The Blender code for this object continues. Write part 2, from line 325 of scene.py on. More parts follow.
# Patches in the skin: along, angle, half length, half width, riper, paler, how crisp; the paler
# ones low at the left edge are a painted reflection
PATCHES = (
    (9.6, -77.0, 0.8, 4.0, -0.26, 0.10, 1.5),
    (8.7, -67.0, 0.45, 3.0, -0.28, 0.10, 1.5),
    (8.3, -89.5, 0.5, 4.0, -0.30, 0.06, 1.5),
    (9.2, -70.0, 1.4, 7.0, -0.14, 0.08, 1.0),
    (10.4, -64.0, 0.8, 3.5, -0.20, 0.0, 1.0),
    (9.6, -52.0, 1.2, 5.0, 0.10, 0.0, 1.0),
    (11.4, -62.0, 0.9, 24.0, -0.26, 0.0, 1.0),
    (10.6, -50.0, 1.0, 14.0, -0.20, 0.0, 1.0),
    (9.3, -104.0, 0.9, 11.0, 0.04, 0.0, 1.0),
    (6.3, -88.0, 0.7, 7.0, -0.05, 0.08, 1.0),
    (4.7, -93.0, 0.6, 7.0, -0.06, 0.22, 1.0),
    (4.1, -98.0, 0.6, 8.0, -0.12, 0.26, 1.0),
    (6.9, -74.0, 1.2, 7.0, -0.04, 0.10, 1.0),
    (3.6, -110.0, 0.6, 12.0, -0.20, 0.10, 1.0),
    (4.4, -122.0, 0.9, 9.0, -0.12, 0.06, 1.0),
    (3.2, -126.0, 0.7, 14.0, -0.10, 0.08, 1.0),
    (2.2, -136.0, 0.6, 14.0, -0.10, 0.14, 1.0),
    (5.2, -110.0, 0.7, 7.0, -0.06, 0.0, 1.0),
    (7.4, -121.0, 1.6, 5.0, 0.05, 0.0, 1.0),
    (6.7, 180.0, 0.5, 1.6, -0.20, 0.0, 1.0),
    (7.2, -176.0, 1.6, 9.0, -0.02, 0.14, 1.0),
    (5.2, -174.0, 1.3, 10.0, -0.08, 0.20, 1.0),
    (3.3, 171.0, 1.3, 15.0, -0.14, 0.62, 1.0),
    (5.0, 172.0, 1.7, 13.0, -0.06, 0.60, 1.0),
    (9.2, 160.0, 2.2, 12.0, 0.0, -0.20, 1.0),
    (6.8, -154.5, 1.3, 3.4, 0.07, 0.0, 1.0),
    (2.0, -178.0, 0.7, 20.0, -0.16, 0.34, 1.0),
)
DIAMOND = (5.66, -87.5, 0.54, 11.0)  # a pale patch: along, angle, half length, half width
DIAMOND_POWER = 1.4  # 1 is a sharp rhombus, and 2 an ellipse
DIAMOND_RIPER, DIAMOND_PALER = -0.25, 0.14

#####

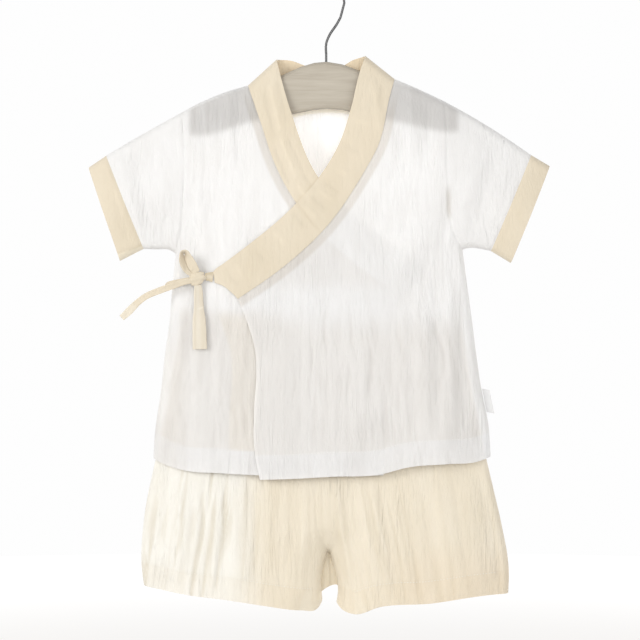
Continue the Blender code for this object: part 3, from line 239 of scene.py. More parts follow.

#####

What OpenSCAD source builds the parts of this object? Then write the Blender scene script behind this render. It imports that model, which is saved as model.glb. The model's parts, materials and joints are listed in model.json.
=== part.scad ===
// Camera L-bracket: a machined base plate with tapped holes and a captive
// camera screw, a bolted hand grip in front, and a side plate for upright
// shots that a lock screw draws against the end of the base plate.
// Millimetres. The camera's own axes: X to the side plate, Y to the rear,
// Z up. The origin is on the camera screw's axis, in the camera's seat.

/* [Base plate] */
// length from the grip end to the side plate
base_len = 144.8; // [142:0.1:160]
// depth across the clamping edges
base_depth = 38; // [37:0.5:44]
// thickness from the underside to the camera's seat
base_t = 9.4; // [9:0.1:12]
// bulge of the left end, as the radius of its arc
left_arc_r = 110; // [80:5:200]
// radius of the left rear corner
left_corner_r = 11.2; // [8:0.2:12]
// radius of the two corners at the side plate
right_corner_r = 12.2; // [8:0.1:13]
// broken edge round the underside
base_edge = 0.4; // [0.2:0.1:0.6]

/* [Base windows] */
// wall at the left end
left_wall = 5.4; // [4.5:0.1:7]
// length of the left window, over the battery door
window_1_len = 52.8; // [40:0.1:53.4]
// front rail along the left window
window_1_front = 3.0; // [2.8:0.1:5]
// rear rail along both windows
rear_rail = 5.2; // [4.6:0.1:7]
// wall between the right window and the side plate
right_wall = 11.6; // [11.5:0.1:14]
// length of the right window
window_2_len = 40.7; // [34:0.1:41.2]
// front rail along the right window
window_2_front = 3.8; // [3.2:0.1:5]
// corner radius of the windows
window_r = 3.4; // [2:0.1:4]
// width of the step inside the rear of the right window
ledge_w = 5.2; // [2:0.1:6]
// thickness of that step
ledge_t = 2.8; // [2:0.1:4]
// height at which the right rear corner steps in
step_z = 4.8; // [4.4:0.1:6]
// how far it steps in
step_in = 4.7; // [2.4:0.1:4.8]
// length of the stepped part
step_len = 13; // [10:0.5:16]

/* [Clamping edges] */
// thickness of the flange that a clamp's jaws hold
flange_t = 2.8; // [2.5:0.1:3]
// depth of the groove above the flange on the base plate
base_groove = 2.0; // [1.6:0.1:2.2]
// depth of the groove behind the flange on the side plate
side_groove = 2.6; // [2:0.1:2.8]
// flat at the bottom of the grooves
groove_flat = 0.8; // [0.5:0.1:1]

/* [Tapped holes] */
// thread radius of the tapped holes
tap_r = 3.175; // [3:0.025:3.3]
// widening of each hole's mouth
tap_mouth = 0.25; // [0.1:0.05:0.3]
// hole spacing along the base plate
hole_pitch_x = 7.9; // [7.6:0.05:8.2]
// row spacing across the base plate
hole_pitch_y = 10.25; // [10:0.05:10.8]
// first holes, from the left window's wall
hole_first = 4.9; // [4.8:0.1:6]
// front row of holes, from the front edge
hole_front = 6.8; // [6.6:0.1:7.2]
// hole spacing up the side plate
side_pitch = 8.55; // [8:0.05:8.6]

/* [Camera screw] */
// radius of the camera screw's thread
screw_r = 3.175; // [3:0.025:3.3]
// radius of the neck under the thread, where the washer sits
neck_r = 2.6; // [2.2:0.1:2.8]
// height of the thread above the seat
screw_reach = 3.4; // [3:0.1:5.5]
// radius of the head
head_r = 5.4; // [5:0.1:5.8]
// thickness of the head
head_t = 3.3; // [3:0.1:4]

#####

▸ **Written instruction**: Using the data above, extract exactly the lines from the one that holds "What OpenSCAD source" to the one that holds "the camera's seat.", both ends included, and no others.

▸ **Response**:
What OpenSCAD source builds the parts of this object? Then write the Blender scene script behind this render. It imports that model, which is saved as model.glb. The model's parts, materials and joints are listed in model.json.
=== part.scad ===
// Camera L-bracket: a machined base plate with tapped holes and a captive
// camera screw, a bolted hand grip in front, and a side plate for upright
// shots that a lock screw draws against the end of the base plate.
// Millimetres. The camera's own axes: X to the side plate, Y to the rear,
// Z up. The origin is on the camera screw's axis, in the camera's seat.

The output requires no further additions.